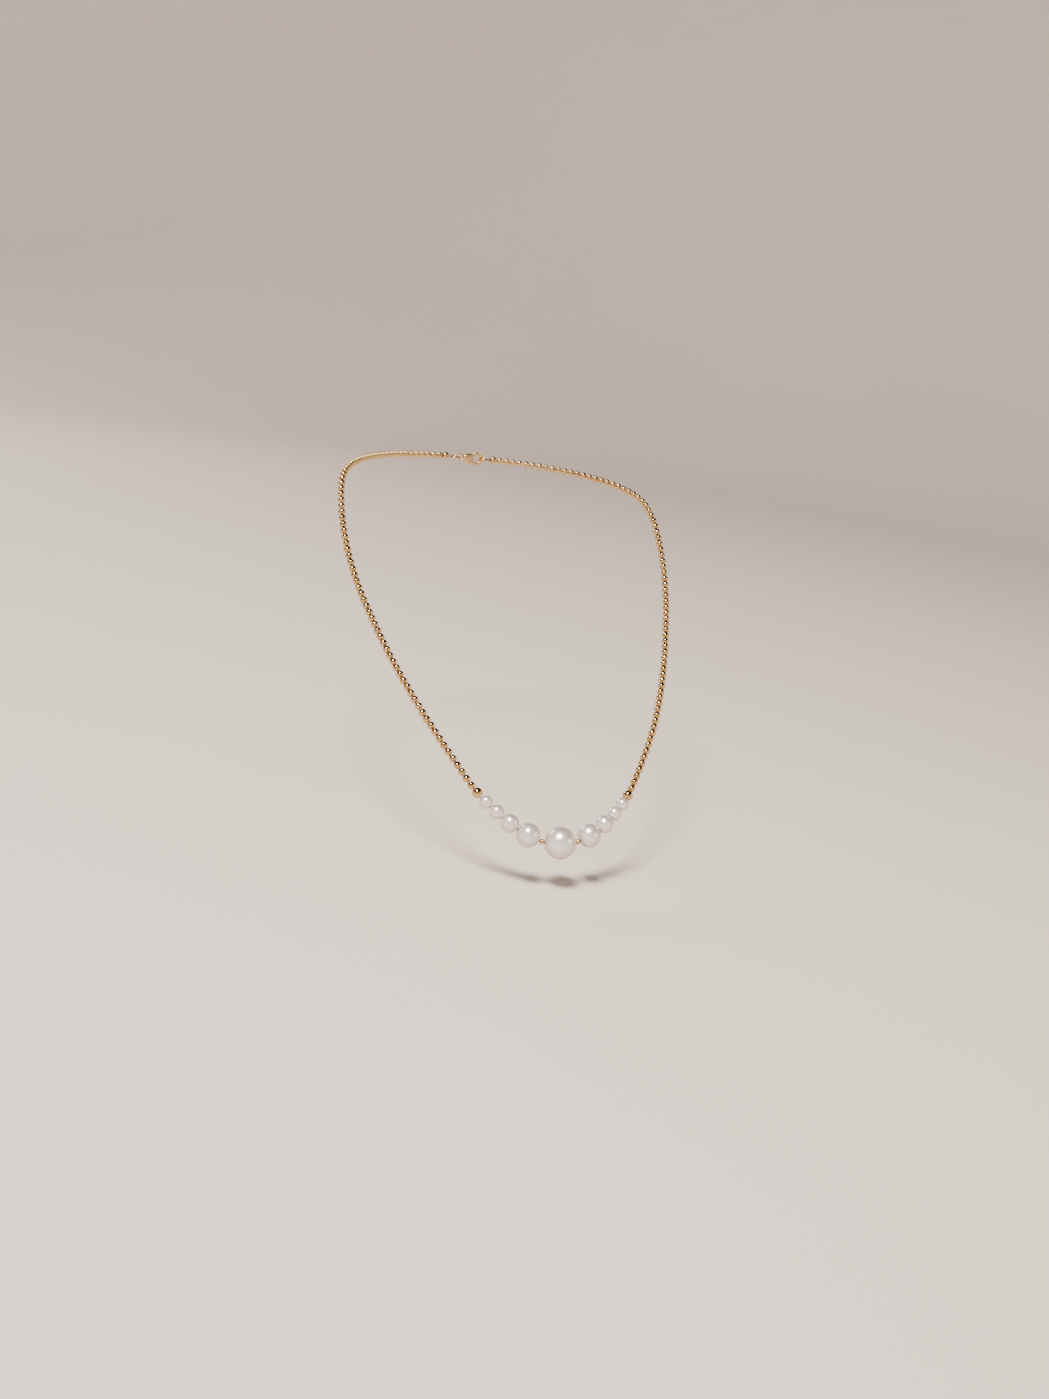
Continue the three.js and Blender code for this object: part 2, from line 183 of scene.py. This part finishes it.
ROUTE = Route()
BEADS = thread_beads(ROUTE)


# ---------- modelling helpers ----------

def add_piece(name, bm, material, body, slot, *nodes, smooth=True):
    """A finished piece from a bmesh: its finish, the body it rides on and the nodes it stands for."""
    mesh = bpy.data.meshes.new(name)
    bm.to_mesh(mesh)
    bm.free()
    mesh.materials.append(material)
    if smooth:
        mesh.shade_smooth()
    obj = bpy.data.objects.new(name, mesh)
    bpy.context.scene.collection.objects.link(obj)
    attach(obj, body)
    if nodes:
        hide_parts(*nodes)
    return obj


def spun(profile, steps, closed=True, angle=2 * math.pi):
    """A profile of (radius, height) turned about Z, its last point joined to its first if closed."""
    bm = bmesh.new()
    verts = [bm.verts.new((radius, 0, height)) for radius, height in profile]
    ends = verts[1:] + verts[:1] if closed else verts[1:]
    edges = [bm.edges.new(pair) for pair in zip(verts, ends)]
    bmesh.ops.spin(
        bm, geom=verts + edges, axis=(0, 0, 1), cent=(0, 0, 0),
        angle=angle, steps=steps, use_merge=angle > 6.28, use_duplicate=False,
    )
    bmesh.ops.remove_doubles(bm, verts=bm.verts, dist=1e-7)
    bmesh.ops.recalc_face_normals(bm, faces=bm.faces)
    return bm


def laid_along(place, direction):
    """The matrix that lays a piece's Z axis along a direction and moves its middle to a place."""
    return Matrix.Translation(place) @ Vector((0, 0, 1)).rotation_difference(direction).to_matrix().to_4x4()


def mirrored(vector, sign):
    return Vector((sign * vector.x, vector.y, vector.z))


def bore_axis(bead, sign):
    """The bore's direction on the side asked for."""
    return Vector((bead.direction.x, sign * bead.direction.y, sign * bead.direction.z))


def drilled_profile(radius, bore, lip, rows):
    """Half the outline of a drilled ball: outer arc, a rounded lip at each hole, and the bore."""
    hole = bore / 2
    start = math.acos((hole + lip) / radius)
    arc = [(-start + 2 * start * i / rows) for i in range(rows + 1)]
    outline = [(radius * math.cos(a), radius * math.sin(a)) for a in arc]
    depth = outline[-1][1]
    rounded = [(hole + 0.3 * lip, depth - 0.12 * lip), (hole, depth - 0.7 * lip)]
    bottom = [(r, -z) for r, z in reversed(rounded)]
    return bottom + outline + rounded


# ---------- materials ----------

def node_group(name, inputs, outputs):
    """An empty shader node group, with its sockets, its inner nodes and its input and output."""
    group = bpy.data.node_groups.new(name, "ShaderNodeTree")
    for title, kind, value in inputs:
        socket = group.interface.new_socket(title, in_out="INPUT", socket_type=kind)
        socket.default_value = value
    for title, kind in outputs:
        group.interface.new_socket(title, in_out="OUTPUT", socket_type=kind)
    return group, group.nodes.new("NodeGroupInput"), group.nodes.new("NodeGroupOutput")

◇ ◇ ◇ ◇

■ **What is being asked**
Reproduce the material precisely, including every line.

■ **Written solution**
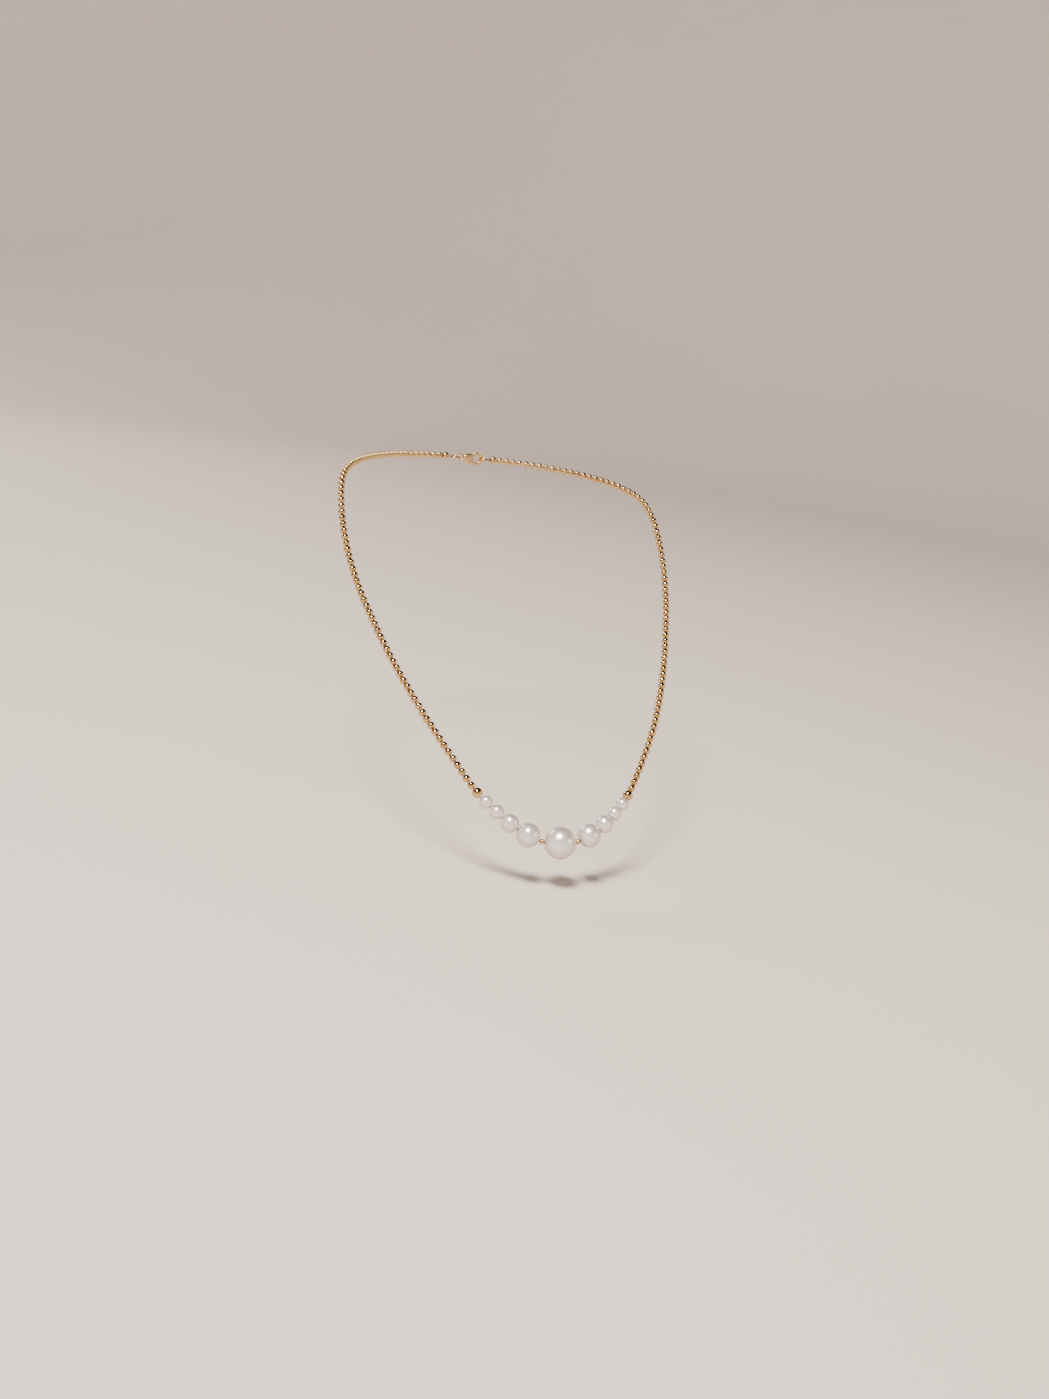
Continue the three.js and Blender code for this object: part 2, from line 183 of scene.py. This part finishes it.
ROUTE = Route()
BEADS = thread_beads(ROUTE)


# ---------- modelling helpers ----------

def add_piece(name, bm, material, body, slot, *nodes, smooth=True):
    """A finished piece from a bmesh: its finish, the body it rides on and the nodes it stands for."""
    mesh = bpy.data.meshes.new(name)
    bm.to_mesh(mesh)
    bm.free()
    mesh.materials.append(material)
    if smooth:
        mesh.shade_smooth()
    obj = bpy.data.objects.new(name, mesh)
    bpy.context.scene.collection.objects.link(obj)
    attach(obj, body)
    if nodes:
        hide_parts(*nodes)
    return obj


def spun(profile, steps, closed=True, angle=2 * math.pi):
    """A profile of (radius, height) turned about Z, its last point joined to its first if closed."""
    bm = bmesh.new()
    verts = [bm.verts.new((radius, 0, height)) for radius, height in profile]
    ends = verts[1:] + verts[:1] if closed else verts[1:]
    edges = [bm.edges.new(pair) for pair in zip(verts, ends)]
    bmesh.ops.spin(
        bm, geom=verts + edges, axis=(0, 0, 1), cent=(0, 0, 0),
        angle=angle, steps=steps, use_merge=angle > 6.28, use_duplicate=False,
    )
    bmesh.ops.remove_doubles(bm, verts=bm.verts, dist=1e-7)
    bmesh.ops.recalc_face_normals(bm, faces=bm.faces)
    return bm


def laid_along(place, direction):
    """The matrix that lays a piece's Z axis along a direction and moves its middle to a place."""
    return Matrix.Translation(place) @ Vector((0, 0, 1)).rotation_difference(direction).to_matrix().to_4x4()


def mirrored(vector, sign):
    return Vector((sign * vector.x, vector.y, vector.z))


def bore_axis(bead, sign):
    """The bore's direction on the side asked for."""
    return Vector((bead.direction.x, sign * bead.direction.y, sign * bead.direction.z))


def drilled_profile(radius, bore, lip, rows):
    """Half the outline of a drilled ball: outer arc, a rounded lip at each hole, and the bore."""
    hole = bore / 2
    start = math.acos((hole + lip) / radius)
    arc = [(-start + 2 * start * i / rows) for i in range(rows + 1)]
    outline = [(radius * math.cos(a), radius * math.sin(a)) for a in arc]
    depth = outline[-1][1]
    rounded = [(hole + 0.3 * lip, depth - 0.12 * lip), (hole, depth - 0.7 * lip)]
    bottom = [(r, -z) for r, z in reversed(rounded)]
    return bottom + outline + rounded


# ---------- materials ----------

def node_group(name, inputs, outputs):
    """An empty shader node group, with its sockets, its inner nodes and its input and output."""
    group = bpy.data.node_groups.new(name, "ShaderNodeTree")
    for title, kind, value in inputs:
        socket = group.interface.new_socket(title, in_out="INPUT", socket_type=kind)
        socket.default_value = value
    for title, kind in outputs:
        group.interface.new_socket(title, in_out="OUTPUT", socket_type=kind)
    return group, group.nodes.new("NodeGroupInput"), group.nodes.new("NodeGroupOutput")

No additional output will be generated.